3 CuSO4 + 4 K2S2O5 + 3 H2O -> Cu3(SO3)2*2H2O + 4 K2SO4 + 4 SO2 + H2SO4

It has also been prepared by heating a solution of CuSO4 with sodium hydrogen sulfite (NaHSO3) at 60-70 C for 3 hours, and by saturating a solution of CuSO4 with sulfur dioxide (SO2) at ambient temperature.

When sodium ions are present in the solutions that form the salt, sodium can substitute for some of the copper(I), as the ions have the same charge and similar sizes.

==Reactions==

Chevreul's salt exhibits properties of both copper(I) and copper(II). Hydrochloric acid produces a white solid of copper(I) chloride. If too much acid is added, the precipitate dissolves. If an ammonia solution is added to the product, it is dissolved and a deep blue color appears - the presence of [Cu(NH3)4](2+) complex.

On heating in an inert atmosphere it is stable to 200 C. It gives off water and sulfur dioxide to give CuSO4*Cu2O and CuSO4*2CuO. At 850 C cupric oxide (CuO) is formed and from 900 to 1100 C cuprous oxide (Cu2O) appears. Heating in air or oxygen yields cupric sulfate (CuSO4), cupric sulfite (CuSO3), and ultimately CuO

==Application==
Chevreul's salt is used in a hydrometallurgical process to extract copper from ore. Firstly the ore is oxidised, then extracted with an ammonium sulfate-ammonia solution. This is then injected with sulfur dioxide resulting in the precipitation of Chevreul's salt. pH must be between 2 and 4.5 for the precipitation to take place.

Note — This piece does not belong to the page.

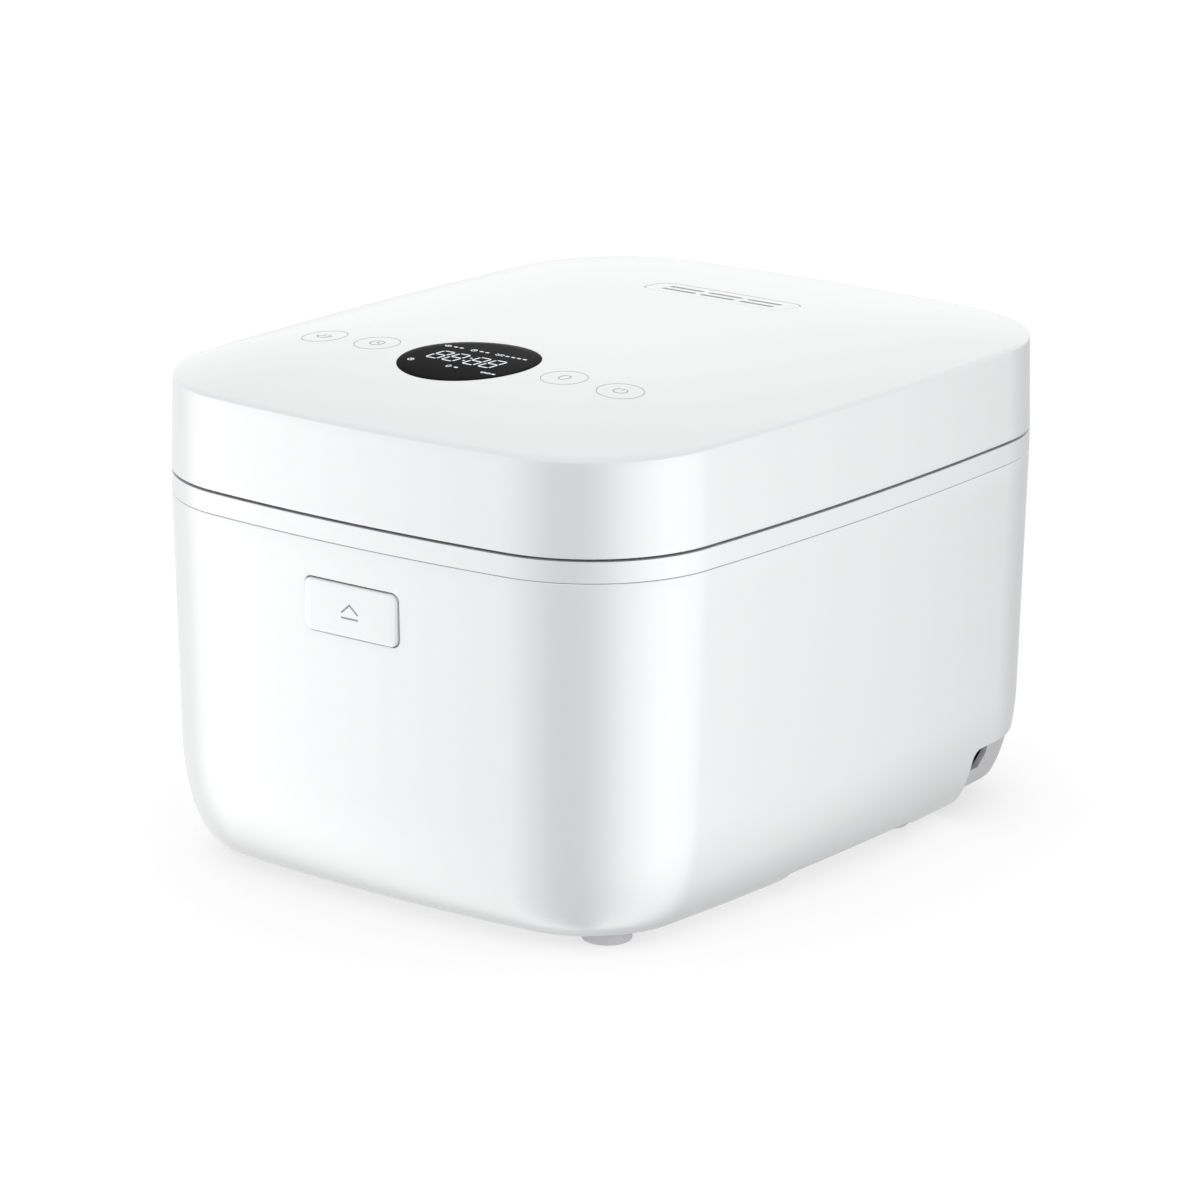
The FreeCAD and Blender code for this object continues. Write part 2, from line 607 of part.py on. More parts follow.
# ---- all nodes --------------------------------------------------------------------------------------------
nodes = {
    "outer_shell": outer_shell(),
    "deck": deck(),
    "base_plate": base_plate(),
    "rear_housing": rear_housing(),
    "inlet_socket": inlet_socket(),
    "inlet_pin_live": inlet_pin(-7, 17),
    "inlet_pin_neutral": inlet_pin(7, 17),
    "inlet_pin_earth": inlet_pin(0, 21),
    "heat_shield": heat_shield(),
    "heating_plate": heating_plate(),
    "heating_element": heating_element(),
    "thermal_fuse": thermal_fuse(),
    "sensor_bracket": sensor_bracket(),
    "sensor_cap": sensor_cap(),
    "sensor_spring": tube(9, 7, 14.5, 30.9, 0, POT_Y),
    "inner_pot": inner_pot(),
    "rim_gasket": tube(DECK_MOUTH_R - 0.9, 98.8, 152.3, POT_RIM_Z, 0, POT_Y),
    "power_board": power_board(),
    "transformer": transformer(),
    "relay": box(6, 25, -135, -118.8, 32, 47),
    "capacitor": rod_y(8, -141, -118.8, 38, 44),
    "heat_sink": heat_sink(),
    "hinge_knuckle_left": hinge_knuckle(-1),
    "hinge_knuckle_right": hinge_knuckle(1),
    "hinge_pin": rod_x(PIN_R, -66, 66, HINGE_Y, HINGE_Z),
    "hinge_spring_left": hinge_spring(-1),
    "hinge_spring_right": hinge_spring(1),
    "hinge_plate": hinge_plate(),
    "release_button": release_button(),
    "latch_hook": latch_hook(),
    "latch_pin": rod_x(PIN_R, -12, 12, LATCH_Y, LATCH_Z),
    "latch_spring": rod_y(3.6, -134.9, -125.1, 0, 122).cut(rod_y(2.8, -136, -124, 0, 122)),
    "striker": striker(),
    "lid_shell": lid_shell(),
    "lid_frame": lid_frame(),
    "display_window": display_window(),
    "display_module": display_module(),
    "touch_board": touch_board(),
    "inner_lid_plate": inner_lid_plate(),
    "lid_seal": lid_seal(),
    "inner_lid_clip": inner_lid_clip(),
    "lid_thermistor": lid_thermistor(),
    "steam_well": steam_well(),
    "steam_grommet": tube(13, 8, 156.4, LID_BOTTOM_Z, 0, VENT_Y),
    "steam_cap": steam_cap(),
    "steam_baffle": steam_baffle(),
}
for name, (x, y) in FOOT_PLACES.items():
    nodes[name] = foot(x, y)
for number, (x, y) in enumerate(post_places(), 1):
    nodes["plate_post_%d" % number] = plate_post(x, y)
    nodes["base_screw_%d" % number] = base_screw(x, y)
for number, x in enumerate(KEY_X, 1):
    nodes["touch_pad_%d" % number] = cylinder(6, 197.6, 206.6, x, KEY_Y)

for name, shape in nodes.items():
    shape.exportStep("parts/%s.step" % name)
    solids = len(shape.Solids)
    print("%-22s valid=%s solids=%d volume=%.0f" % (name, shape.isValid(), solids, shape.Volume))
print(len(nodes), "nodes")
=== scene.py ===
"""Electric rice cooker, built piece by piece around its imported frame. Sizes are in millimetres times MM."""

import bmesh
import bpy
import numpy as np
from mathutils import Matrix


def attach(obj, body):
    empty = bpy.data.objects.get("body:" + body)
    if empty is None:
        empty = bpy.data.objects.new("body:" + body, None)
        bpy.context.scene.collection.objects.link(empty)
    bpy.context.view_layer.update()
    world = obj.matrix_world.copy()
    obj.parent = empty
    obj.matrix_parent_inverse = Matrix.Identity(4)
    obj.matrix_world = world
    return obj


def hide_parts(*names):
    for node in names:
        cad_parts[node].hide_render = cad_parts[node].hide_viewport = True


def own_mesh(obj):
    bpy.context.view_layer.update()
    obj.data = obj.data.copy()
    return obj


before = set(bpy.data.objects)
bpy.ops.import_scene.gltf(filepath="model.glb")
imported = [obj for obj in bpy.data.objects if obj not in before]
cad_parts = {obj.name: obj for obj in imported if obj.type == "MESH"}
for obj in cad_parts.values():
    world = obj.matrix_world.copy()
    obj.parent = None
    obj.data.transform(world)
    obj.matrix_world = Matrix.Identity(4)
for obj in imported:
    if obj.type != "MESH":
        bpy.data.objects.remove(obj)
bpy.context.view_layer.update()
MM = 0.001

# ---- Camera ---------------------------------------------------------------------------------------
# A long lens from the front right, a little above the lid, with a slight roll.
view_turn = np.radians(37.51)
view_rise = np.radians(15.88)
view_roll = np.radians(0.3)
camera_place = (1.29365, -1.69006, 0.69903)
camera = bpy.data.objects.new("camera", bpy.data.cameras.new("camera"))
camera.data.lens = 161.7
camera.data.sensor_width = 36
camera.data.clip_end = 30
camera.matrix_world = (Matrix.Translation(camera_place) @ Matrix.Rotation(view_turn, 4, "Z")
                       @ Matrix.Rotation(np.pi / 2 - view_rise, 4, "X") @ Matrix.Rotation(view_roll, 4, "Z"))
bpy.context.scene.collection.objects.link(camera)
bpy.context.scene.camera = camera


# ---- Outer shell ----------------------------------------------------------------------------------
# One injection moulding in white plastic with a satin gloss. Its plan is eight tangent arcs, it
# leans in slightly towards the floor, and its lower edge rolls under in a quarter ellipse.
half_width = 131 * MM
half_depth = 163 * MM
end_bow = 11.2 * MM
side_bow = 8.7 * MM
corner_radius = 59.5 * MM
wall = 2.4 * MM
shell_bottom = 4.5 * MM
shell_top = 150.9 * MM
shell_taper = 0.025
roll_in = 16 * MM
roll_up = 44 * MM
base_opening_inset = 46 * MM
notch_y = 88 * MM
notch_z = 31 * MM
grip_x = 92 * MM
grip_y = (-33 * MM, 57 * MM)
grip_z = 9 * MM
grip_slope = 8 * MM
shell_edge_radius = 0.35 * MM
end_radius = (half_width ** 2 + end_bow ** 2) / (2 * end_bow)
side_radius = (half_depth ** 2 + side_bow ** 2) / (2 * side_bow)


def corner_centre():
    """Centre of the front right corner arc, where circles of the reduced end and side radii cross."""
    end = np.array([0, end_radius - half_depth])
    side = np.array([half_width - side_radius, 0])
    gap = np.linalg.norm(side - end)
    reach_end = end_radius - corner_radius
    reach_side = side_radius - corner_radius
    along = (reach_end ** 2 - reach_side ** 2 + gap ** 2) / (2 * gap)
    unit = (side - end) / gap
    return end + unit * along + np.array([-unit[1], unit[0]]) * np.sqrt(reach_end ** 2 - along ** 2)


def plan_arcs(on_end=40, on_side=48, on_corner=28):
    """The plan outline as arrays of arc centre, arc radius and unit direction, one per point, from the middle
    of the front counter-clockwise. A point is centre + (radius - inset) * direction. The front right quarter
    is made of its three arcs and mirrored twice."""
    corner = corner_centre()
    end = np.array([0, end_radius - half_depth])
    side = np.array([half_width - side_radius, 0])
    to_end = np.arctan2(*(corner - end)[::-1])
    to_side = np.arctan2(*(corner - side)[::-1])
    runs = [(end, end_radius, np.linspace(-np.pi / 2, to_end, on_end, endpoint=False)),
            (corner, corner_radius, np.linspace(to_end, to_side, on_corner, endpoint=False)),
            (side, side_radius, np.linspace(to_side, 0, on_side, endpoint=False))]
    quarter = np.concatenate([
        np.column_stack([np.tile([*centre, radius], (len(angle), 1)), np.cos(angle), np.sin(angle)])
        for centre, radius, angle in runs])
    half = np.concatenate([quarter, [[*side, side_radius, 1, 0]], quarter[:0:-1] * [1, -1, 1, 1, -1]])
    whole = np.concatenate([half, [[*-end, end_radius, 0, 1]], half[:0:-1] * [-1, 1, 1, -1, 1]])
    return whole[:, :2], whole[:, 2], whole[:, 3:]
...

Chevreul's salt is formed as a corrosion product on copper metal in the presence of humid air contaminated with sulfur dioxide. When first formed the salt has an unstable orthorhombic form with a = 5.591 Å, b = 7.781 Å and c = 8.356 Å, which changes to the normal monoclinic form over a month, or faster when heated.